WRITTEN TASK
A precise retyping is required of every line from the one containing "check and write" down to the one containing "imported = [obj", both included, and of no other line.

※

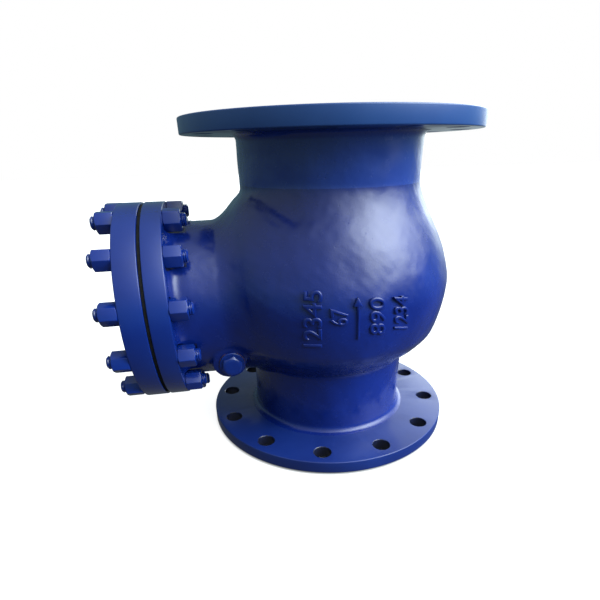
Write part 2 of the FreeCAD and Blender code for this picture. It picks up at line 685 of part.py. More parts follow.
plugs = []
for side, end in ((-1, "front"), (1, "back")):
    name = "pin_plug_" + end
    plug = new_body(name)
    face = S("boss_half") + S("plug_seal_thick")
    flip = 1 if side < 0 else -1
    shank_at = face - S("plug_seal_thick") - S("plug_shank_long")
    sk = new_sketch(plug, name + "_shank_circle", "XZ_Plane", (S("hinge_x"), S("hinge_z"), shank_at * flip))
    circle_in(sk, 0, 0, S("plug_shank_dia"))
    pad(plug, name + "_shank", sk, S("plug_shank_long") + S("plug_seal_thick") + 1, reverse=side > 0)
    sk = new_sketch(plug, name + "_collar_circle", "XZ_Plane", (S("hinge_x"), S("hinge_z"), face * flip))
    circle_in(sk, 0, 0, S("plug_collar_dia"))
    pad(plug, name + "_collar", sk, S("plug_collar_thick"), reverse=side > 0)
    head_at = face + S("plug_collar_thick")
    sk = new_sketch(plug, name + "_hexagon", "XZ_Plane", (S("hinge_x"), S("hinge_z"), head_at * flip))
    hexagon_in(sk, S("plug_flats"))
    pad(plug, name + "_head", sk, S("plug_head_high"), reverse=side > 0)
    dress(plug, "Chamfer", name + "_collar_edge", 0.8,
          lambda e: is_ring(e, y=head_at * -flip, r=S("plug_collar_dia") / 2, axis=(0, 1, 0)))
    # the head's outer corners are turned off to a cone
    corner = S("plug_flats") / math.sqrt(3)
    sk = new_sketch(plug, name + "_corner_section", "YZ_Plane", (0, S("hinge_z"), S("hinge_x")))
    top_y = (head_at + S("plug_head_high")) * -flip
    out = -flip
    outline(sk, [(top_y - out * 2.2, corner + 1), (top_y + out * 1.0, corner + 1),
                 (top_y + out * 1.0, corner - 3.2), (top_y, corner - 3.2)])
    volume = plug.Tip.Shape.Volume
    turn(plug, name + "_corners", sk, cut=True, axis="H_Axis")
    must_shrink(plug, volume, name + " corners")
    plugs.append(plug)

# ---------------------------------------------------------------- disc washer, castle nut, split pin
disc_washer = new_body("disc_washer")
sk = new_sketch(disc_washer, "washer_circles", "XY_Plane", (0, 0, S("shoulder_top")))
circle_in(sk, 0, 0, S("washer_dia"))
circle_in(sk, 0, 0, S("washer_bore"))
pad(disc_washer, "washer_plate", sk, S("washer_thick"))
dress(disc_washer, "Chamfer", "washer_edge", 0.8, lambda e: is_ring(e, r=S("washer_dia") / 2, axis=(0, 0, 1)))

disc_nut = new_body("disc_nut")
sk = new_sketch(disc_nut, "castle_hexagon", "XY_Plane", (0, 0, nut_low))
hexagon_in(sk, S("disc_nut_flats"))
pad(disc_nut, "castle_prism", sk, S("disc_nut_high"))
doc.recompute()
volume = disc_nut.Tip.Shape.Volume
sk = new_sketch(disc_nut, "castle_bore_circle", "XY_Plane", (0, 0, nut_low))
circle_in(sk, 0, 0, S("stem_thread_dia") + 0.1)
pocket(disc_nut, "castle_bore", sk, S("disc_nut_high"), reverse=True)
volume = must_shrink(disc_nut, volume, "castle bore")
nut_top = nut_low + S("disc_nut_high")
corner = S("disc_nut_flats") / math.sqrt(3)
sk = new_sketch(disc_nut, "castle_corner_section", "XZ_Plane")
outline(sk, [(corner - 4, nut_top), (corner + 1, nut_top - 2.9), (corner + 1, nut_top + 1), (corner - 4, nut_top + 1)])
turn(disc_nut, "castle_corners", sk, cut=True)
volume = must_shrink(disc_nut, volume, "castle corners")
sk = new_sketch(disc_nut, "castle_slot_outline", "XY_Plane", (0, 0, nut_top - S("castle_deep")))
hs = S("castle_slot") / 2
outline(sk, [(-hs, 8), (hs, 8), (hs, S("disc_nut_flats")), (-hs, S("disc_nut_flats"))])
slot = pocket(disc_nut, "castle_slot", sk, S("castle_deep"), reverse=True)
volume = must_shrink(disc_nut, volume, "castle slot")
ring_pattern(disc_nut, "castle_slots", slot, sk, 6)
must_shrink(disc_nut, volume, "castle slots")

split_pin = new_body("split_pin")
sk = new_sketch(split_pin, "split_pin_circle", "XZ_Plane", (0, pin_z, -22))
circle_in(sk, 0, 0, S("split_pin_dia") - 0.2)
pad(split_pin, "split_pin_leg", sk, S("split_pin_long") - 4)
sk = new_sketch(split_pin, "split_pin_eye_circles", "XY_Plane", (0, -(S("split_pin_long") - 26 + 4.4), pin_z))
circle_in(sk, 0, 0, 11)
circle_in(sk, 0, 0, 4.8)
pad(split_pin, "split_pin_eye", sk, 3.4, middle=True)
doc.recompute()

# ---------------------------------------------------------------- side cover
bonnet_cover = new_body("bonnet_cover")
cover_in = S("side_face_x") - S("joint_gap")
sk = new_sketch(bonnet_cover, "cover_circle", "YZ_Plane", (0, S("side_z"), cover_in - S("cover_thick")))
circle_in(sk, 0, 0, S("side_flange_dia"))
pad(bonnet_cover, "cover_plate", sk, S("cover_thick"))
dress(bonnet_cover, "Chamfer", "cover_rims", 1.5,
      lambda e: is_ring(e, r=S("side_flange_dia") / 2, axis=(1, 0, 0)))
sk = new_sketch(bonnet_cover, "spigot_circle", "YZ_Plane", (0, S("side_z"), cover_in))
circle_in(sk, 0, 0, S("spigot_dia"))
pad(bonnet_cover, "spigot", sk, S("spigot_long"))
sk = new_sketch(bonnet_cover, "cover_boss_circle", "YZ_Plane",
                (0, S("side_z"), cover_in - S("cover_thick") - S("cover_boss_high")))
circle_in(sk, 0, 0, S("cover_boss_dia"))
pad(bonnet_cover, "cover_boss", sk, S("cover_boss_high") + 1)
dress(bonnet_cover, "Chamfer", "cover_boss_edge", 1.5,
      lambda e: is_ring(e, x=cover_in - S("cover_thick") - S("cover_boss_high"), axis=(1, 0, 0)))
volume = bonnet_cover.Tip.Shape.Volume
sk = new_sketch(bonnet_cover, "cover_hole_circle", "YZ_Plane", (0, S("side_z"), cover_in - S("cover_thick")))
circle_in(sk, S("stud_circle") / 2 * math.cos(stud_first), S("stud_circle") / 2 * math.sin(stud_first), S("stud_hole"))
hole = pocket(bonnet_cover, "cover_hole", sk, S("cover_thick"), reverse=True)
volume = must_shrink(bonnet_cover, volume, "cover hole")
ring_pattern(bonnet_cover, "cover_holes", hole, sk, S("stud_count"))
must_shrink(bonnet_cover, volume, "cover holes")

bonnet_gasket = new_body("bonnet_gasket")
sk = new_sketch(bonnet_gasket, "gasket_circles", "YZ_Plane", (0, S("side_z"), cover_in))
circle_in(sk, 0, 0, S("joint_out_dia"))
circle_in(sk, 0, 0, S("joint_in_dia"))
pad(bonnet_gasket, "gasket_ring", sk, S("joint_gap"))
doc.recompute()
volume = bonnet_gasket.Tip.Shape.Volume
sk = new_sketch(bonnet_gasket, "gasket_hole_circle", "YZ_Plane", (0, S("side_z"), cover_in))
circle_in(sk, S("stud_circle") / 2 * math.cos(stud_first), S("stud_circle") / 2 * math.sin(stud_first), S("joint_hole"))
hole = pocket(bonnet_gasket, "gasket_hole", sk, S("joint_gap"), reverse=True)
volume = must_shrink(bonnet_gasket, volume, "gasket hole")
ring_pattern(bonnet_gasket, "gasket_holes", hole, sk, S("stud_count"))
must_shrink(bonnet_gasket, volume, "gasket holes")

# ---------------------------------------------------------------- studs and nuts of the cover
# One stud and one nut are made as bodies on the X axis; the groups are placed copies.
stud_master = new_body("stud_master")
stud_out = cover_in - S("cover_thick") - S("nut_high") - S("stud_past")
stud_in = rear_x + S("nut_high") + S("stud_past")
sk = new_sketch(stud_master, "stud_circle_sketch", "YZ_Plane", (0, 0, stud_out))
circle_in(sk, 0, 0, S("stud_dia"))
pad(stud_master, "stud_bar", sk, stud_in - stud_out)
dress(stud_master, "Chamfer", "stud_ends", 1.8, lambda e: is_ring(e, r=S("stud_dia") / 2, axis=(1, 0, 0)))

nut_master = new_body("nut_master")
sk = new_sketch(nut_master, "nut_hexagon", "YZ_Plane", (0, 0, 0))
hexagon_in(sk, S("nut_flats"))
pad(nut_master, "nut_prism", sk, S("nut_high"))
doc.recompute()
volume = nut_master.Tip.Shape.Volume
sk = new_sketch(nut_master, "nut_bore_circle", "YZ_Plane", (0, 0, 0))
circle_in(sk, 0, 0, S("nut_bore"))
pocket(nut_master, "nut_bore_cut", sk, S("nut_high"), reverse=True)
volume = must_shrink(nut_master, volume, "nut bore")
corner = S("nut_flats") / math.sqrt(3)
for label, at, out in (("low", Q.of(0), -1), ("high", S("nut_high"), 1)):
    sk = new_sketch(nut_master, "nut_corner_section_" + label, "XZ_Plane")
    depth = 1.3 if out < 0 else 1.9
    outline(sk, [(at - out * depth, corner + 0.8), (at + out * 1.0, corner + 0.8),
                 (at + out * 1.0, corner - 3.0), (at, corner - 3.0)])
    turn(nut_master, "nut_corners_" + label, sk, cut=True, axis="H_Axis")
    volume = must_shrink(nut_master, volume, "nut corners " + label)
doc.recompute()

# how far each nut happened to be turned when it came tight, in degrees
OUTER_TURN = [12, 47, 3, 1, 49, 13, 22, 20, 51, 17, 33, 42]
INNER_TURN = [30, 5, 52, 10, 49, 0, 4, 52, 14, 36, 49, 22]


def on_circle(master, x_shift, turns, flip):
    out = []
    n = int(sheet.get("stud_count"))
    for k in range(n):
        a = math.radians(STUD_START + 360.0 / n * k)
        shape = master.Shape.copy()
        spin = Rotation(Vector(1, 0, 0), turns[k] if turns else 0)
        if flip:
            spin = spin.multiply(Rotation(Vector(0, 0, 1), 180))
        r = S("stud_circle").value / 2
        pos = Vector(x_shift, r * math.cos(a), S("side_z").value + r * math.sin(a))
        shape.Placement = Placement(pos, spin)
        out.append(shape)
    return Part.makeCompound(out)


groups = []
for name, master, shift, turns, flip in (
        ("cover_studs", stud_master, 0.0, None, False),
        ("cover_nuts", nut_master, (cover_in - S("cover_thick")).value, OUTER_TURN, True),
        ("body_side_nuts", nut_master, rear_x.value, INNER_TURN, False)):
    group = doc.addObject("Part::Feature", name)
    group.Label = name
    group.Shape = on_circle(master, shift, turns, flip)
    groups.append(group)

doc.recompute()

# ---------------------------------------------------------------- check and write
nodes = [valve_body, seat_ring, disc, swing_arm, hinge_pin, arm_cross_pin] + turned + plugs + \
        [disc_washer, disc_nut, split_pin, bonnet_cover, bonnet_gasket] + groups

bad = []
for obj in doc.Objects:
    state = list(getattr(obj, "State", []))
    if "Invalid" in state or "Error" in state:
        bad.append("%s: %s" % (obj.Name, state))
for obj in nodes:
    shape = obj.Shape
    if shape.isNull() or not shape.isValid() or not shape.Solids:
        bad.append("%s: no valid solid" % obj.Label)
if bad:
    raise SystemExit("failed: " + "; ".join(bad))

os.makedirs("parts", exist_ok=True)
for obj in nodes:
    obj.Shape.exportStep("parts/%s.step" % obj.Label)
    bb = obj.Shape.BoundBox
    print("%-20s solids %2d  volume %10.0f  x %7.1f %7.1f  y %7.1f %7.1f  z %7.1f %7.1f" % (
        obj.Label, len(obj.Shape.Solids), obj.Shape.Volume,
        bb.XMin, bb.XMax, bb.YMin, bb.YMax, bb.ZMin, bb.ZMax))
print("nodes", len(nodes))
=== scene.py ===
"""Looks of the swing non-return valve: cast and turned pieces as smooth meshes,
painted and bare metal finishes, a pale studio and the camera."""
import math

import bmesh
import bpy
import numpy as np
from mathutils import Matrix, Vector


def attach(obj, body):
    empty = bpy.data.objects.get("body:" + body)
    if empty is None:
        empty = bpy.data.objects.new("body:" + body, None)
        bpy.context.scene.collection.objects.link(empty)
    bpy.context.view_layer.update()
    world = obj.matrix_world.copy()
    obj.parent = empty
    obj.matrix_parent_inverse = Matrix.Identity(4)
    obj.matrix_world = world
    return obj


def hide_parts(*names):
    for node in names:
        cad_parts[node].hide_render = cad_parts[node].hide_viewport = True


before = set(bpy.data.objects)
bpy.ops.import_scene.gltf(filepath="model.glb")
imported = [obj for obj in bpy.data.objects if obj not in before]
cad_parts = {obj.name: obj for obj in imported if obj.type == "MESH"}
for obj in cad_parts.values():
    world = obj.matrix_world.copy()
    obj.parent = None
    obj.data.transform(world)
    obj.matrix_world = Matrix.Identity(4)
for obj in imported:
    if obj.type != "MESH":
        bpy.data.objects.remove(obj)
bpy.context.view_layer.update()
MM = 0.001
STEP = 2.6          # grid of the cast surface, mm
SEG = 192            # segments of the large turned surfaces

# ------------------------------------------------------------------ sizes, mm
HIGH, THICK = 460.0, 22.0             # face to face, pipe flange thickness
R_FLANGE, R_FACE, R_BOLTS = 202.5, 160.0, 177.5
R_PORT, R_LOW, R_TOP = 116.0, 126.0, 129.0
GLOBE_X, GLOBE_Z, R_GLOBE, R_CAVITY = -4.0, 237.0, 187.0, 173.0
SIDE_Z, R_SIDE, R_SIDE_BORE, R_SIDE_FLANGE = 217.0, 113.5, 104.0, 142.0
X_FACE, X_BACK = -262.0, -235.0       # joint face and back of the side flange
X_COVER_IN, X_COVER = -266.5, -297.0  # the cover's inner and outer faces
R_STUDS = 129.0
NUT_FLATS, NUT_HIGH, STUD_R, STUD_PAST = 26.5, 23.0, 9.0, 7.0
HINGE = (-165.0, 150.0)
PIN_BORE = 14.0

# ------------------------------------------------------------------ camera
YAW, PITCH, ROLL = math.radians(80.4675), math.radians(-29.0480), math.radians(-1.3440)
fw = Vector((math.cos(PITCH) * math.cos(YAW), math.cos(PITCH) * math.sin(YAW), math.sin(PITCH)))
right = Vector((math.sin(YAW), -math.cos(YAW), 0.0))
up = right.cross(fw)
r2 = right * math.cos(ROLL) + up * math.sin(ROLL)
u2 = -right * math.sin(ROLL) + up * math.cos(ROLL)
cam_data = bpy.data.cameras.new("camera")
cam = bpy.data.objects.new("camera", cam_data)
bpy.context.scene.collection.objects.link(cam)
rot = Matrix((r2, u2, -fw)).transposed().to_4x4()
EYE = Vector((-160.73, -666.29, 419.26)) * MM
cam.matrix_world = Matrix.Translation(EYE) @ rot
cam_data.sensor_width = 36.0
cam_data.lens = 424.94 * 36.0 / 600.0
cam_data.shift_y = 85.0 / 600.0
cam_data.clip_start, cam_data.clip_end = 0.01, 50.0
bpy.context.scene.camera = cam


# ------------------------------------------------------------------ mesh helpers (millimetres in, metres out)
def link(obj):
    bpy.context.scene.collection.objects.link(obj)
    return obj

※

REPLY
# ---------------------------------------------------------------- check and write
nodes = [valve_body, seat_ring, disc, swing_arm, hinge_pin, arm_cross_pin] + turned + plugs + \
        [disc_washer, disc_nut, split_pin, bonnet_cover, bonnet_gasket] + groups

bad = []
for obj in doc.Objects:
    state = list(getattr(obj, "State", []))
    if "Invalid" in state or "Error" in state:
        bad.append("%s: %s" % (obj.Name, state))
for obj in nodes:
    shape = obj.Shape
    if shape.isNull() or not shape.isValid() or not shape.Solids:
        bad.append("%s: no valid solid" % obj.Label)
if bad:
    raise SystemExit("failed: " + "; ".join(bad))

os.makedirs("parts", exist_ok=True)
for obj in nodes:
    obj.Shape.exportStep("parts/%s.step" % obj.Label)
    bb = obj.Shape.BoundBox
    print("%-20s solids %2d  volume %10.0f  x %7.1f %7.1f  y %7.1f %7.1f  z %7.1f %7.1f" % (
        obj.Label, len(obj.Shape.Solids), obj.Shape.Volume,
        bb.XMin, bb.XMax, bb.YMin, bb.YMax, bb.ZMin, bb.ZMax))
print("nodes", len(nodes))
=== scene.py ===
"""Looks of the swing non-return valve: cast and turned pieces as smooth meshes,
painted and bare metal finishes, a pale studio and the camera."""
import math

import bmesh
import bpy
import numpy as np
from mathutils import Matrix, Vector


def attach(obj, body):
    empty = bpy.data.objects.get("body:" + body)
    if empty is None:
        empty = bpy.data.objects.new("body:" + body, None)
        bpy.context.scene.collection.objects.link(empty)
    bpy.context.view_layer.update()
    world = obj.matrix_world.copy()
    obj.parent = empty
    obj.matrix_parent_inverse = Matrix.Identity(4)
    obj.matrix_world = world
    return obj


def hide_parts(*names):
    for node in names:
        cad_parts[node].hide_render = cad_parts[node].hide_viewport = True


before = set(bpy.data.objects)
bpy.ops.import_scene.gltf(filepath="model.glb")
imported = [obj for obj in bpy.data.objects if obj not in before]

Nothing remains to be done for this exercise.